(Task directions): The listing below is the input. Say how many of its lines contain "joints", giving the number alone.
--- Begin Source records ---
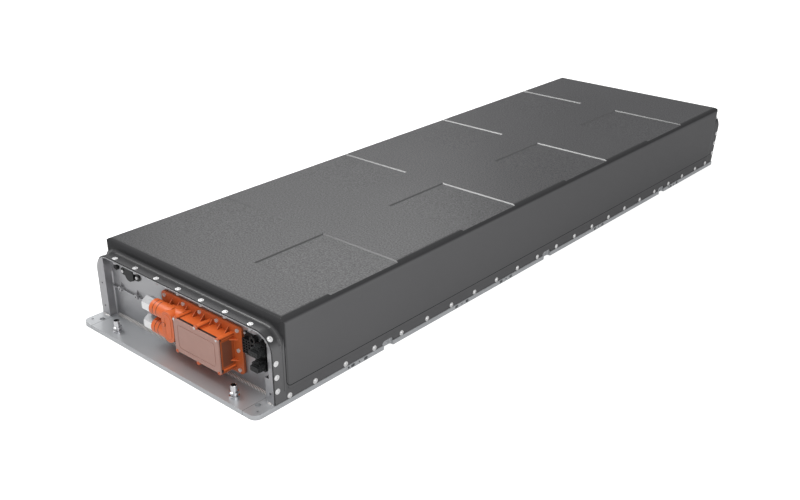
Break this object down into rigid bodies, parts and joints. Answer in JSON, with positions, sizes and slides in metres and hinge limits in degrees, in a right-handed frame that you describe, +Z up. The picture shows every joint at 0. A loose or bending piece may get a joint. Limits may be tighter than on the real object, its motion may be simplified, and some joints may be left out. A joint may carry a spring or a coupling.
{
  "type": "traction battery",
  "caption": "Long flat traction battery pack on a cooled base plate with end frames, a moulded cover, an orange terminal box, signal sockets, a vent and coolant nipples.",
  "frame": {"origin": "middle of the underside of the base plate, at the bottom centre of the bounding box", "axes": "+Z up, +Y along the pack away from the connector end, +X across the pack towards the side with the signal sockets"},
  "size_m": [0.6824, 2.2558, 0.2165],
  "materials": {
    "plate_metal": "milled, satin",
    "frame_metal": "cast and blasted, satin",
    "weld_metal": "as welded",
    "cover_skin": "textured dark grey coating",
    "seal_rubber": "matt",
    "screw_metal": "zinc plated",
    "port_metal": "nickel plated",
    "orange_plastic": "moulded, satin",
    "lid_plastic": "moulded, satin",
    "gland_plastic": "moulded, satin",
    "black_plastic": "moulded, satin",
    "grey_plastic": "moulded, satin",
    "cell_case": "blue film on the can",
    "thermal_pad": "soft gap pad",
    "copper": "bare copper",
    "white_plastic": "moulded insulator",
    "green_plastic": "moulded sensor case"
  },
  "bodies": {
    "root": {"cold_plate": "plate_metal", "channel_sheet": "plate_metal", "side_rail_left": "plate_metal", "side_rail_right": "plate_metal", "front_end_frame": "frame_metal", "rear_end_frame": "frame_metal", "top_cover": "cover_skin", "cover_seal": "seal_rubber", "cover_screws": "screw_metal", "weld_seams": "weld_metal", "coolant_port_left": "port_metal", "coolant_port_right": "port_metal", "port_seals": "seal_rubber", "hv_box_body": "orange_plastic", "hv_flange_seal": "seal_rubber", "hv_lid": "lid_plastic", "hv_lid_seal": "seal_rubber", "hv_flange_screws": "screw_metal", "hv_lid_screws": "screw_metal", "hv_terminal_cap": "orange_plastic", "hv_terminal_block": "white_plastic", "hv_studs": "screw_metal", "gland_nut_upper": "gland_plastic", "gland_nut_lower": "gland_plastic", "gland_seals": "seal_rubber", "signal_header": "black_plastic", "header_screws": "screw_metal", "signal_socket_upper": "black_plastic", "signal_socket_lower": "black_plastic", "signal_cap_upper": "grey_plastic", "signal_cap_lower": "grey_plastic", "vent_valve_body": "black_plastic", "vent_valve_disc": "grey_plastic", "vent_valve_screws": "screw_metal", "blanking_plug": "black_plastic", "cells_pack": "cell_case", "thermal_pads": "thermal_pad", "module_end_plates": "plate_metal", "module_side_plates": "plate_metal", "cell_links": "copper", "module_links": "copper", "module_lids": "grey_plastic", "module_bolts": "screw_metal", "electronics_tray": "grey_plastic", "contactors": "black_plastic", "main_fuse": "white_plastic", "current_sensor": "green_plastic", "management_unit": "plate_metal", "front_busbars": "copper", "module_busbars": "copper"}
  },
  "joints": []
}
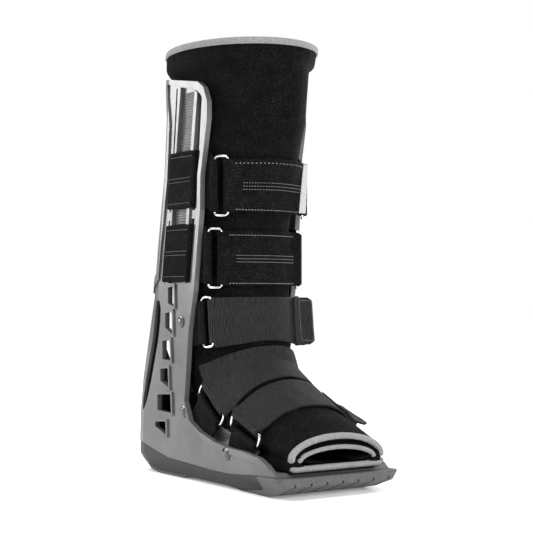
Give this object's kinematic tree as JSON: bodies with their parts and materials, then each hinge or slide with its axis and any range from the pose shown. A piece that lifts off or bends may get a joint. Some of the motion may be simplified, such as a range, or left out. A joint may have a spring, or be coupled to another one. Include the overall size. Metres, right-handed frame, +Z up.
{
  "type": "walking boot brace",
  "caption": "Tall walking boot for an injured foot: moulded shell with side uprights, rocker sole, padded liner and ring-fastened straps.",
  "frame": {"origin": "on the floor under the middle of the boot's outline", "axes": "+Z up, -Y towards the toe, +Y towards the heel, X across the foot"},
  "size_m": [0.1372, 0.276, 0.4095],
  "materials": {
    "shell_grey": "satin moulded nylon",
    "rivet_grey": "smooth moulded",
    "midsole_charcoal": "fine matt grain",
    "outsole_grey": "matt rubber",
    "liner_black": "brushed loop cloth over foam",
    "binding_grey": "woven edge tape",
    "plush_black": "brushed loop cloth",
    "webbing_charcoal": "ribbed webbing",
    "ring_steel": "bright plated wire"
  },
  "bodies": {
    "root": {"shell": "shell_grey", "rivet_upper_far": "rivet_grey", "rivet_upper_near": "rivet_grey", "rivet_middle_far": "rivet_grey", "rivet_middle_near": "rivet_grey", "rivet_front_far": "rivet_grey", "rivet_front_near": "rivet_grey", "midsole": "midsole_charcoal", "outsole_heel": "outsole_grey", "outsole_toe": "outsole_grey", "liner": "liner_black", "liner_top_binding": "binding_grey", "toe_upper_binding": "binding_grey", "toe_lower_binding": "binding_grey", "toe_inner_flap": "liner_black", "ring_calf_upper_far": "ring_steel", "ring_calf_upper_near": "ring_steel", "ring_calf_lower_far": "ring_steel", "ring_calf_lower_near": "ring_steel", "ring_ankle_far": "ring_steel", "ring_ankle_near": "ring_steel", "ring_instep_far": "ring_steel", "ring_instep_near": "ring_steel", "ring_forefoot_far": "ring_steel", "ring_forefoot_near": "ring_steel", "strap_calf_upper": "plush_black", "strap_calf_lower": "plush_black", "strap_ankle": "webbing_charcoal", "strap_instep": "webbing_charcoal", "strap_forefoot": "webbing_charcoal", "keeper_calf_upper_far": "plush_black", "keeper_calf_upper_near": "plush_black", "keeper_calf_lower_far": "plush_black", "keeper_calf_lower_near": "plush_black", "keeper_ankle_far": "webbing_charcoal", "keeper_ankle_near": "webbing_charcoal", "keeper_instep_far": "webbing_charcoal", "keeper_instep_near": "webbing_charcoal", "keeper_forefoot_far": "webbing_charcoal", "keeper_forefoot_near": "webbing_charcoal"}
  },
  "joints": []
}
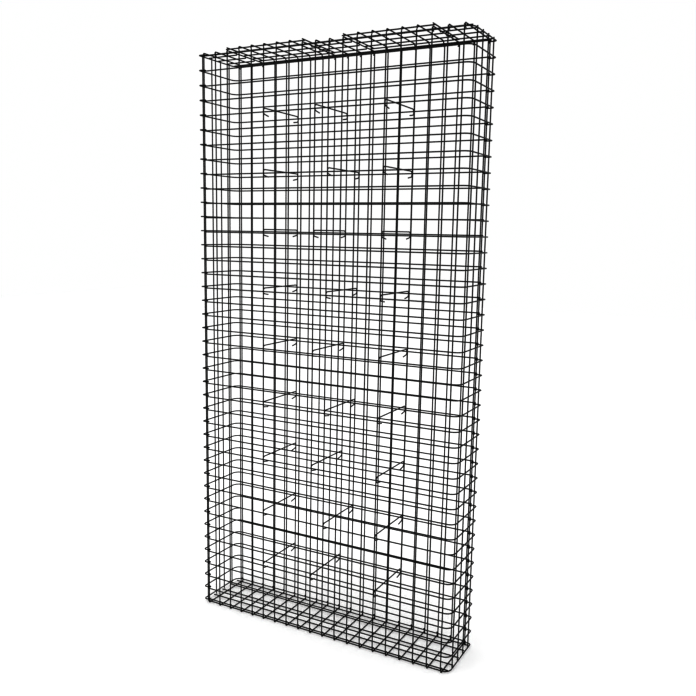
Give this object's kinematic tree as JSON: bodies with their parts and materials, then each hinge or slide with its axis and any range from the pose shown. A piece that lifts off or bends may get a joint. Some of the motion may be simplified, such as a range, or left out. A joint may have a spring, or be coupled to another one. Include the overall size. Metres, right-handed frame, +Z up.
{
  "type": "gabion basket",
  "caption": "Tall narrow welded wire gabion basket with hinged fill covers on top and hooked spacer wires between its walls.",
  "frame": {"origin": "centre of the rectangle that the basket stands on, at ground level", "axes": "+X along the wall to the right as seen from the front, +Y from the front wall to the back wall, +Z up"},
  "size_m": [1.004, 0.2214, 2.0258],
  "materials": {
    "mesh_coat": "satin",
    "cover_coat": "satin",
    "spacer_coat": "satin"
  },
  "bodies": {
    "cage": {"front_right_panel": "mesh_coat", "back_left_panel": "mesh_coat", "floor_panel": "mesh_coat", "top_panel": "mesh_coat", "left_spacer_1": "spacer_coat", "left_spacer_2": "spacer_coat", "left_spacer_3": "spacer_coat", "left_spacer_4": "spacer_coat", "left_spacer_5": "spacer_coat", "left_spacer_6": "spacer_coat", "left_spacer_7": "spacer_coat", "left_spacer_8": "spacer_coat", "left_spacer_9": "spacer_coat", "middle_spacer_1": "spacer_coat", "middle_spacer_2": "spacer_coat", "middle_spacer_3": "spacer_coat", "middle_spacer_4": "spacer_coat", "middle_spacer_5": "spacer_coat", "middle_spacer_6": "spacer_coat", "middle_spacer_7": "spacer_coat", "middle_spacer_8": "spacer_coat", "middle_spacer_9": "spacer_coat", "right_spacer_1": "spacer_coat", "right_spacer_2": "spacer_coat", "right_spacer_3": "spacer_coat", "right_spacer_4": "spacer_coat", "right_spacer_5": "spacer_coat", "right_spacer_6": "spacer_coat", "right_spacer_7": "spacer_coat", "right_spacer_8": "spacer_coat", "right_spacer_9": "spacer_coat"},
    "left_cover": {"left_cover": "cover_coat"},
    "right_cover": {"right_cover": "cover_coat"}
  },
  "joints": [
    {"name": "left_cover_hinge", "type": "hinge", "parent": "cage", "child": "left_cover", "pos_m": [-0.225, 0.104, 2.0106], "axis": [-1, 0, 0], "range_deg": [0, 225]},
    {"name": "right_cover_hinge", "type": "hinge", "parent": "cage", "child": "right_cover", "pos_m": [0.225, 0.104, 2.0106], "axis": [-1, 0, 0], "range_deg": [0, 225]}
  ]
}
--- End Source records ---
(Solution for this exercise): 4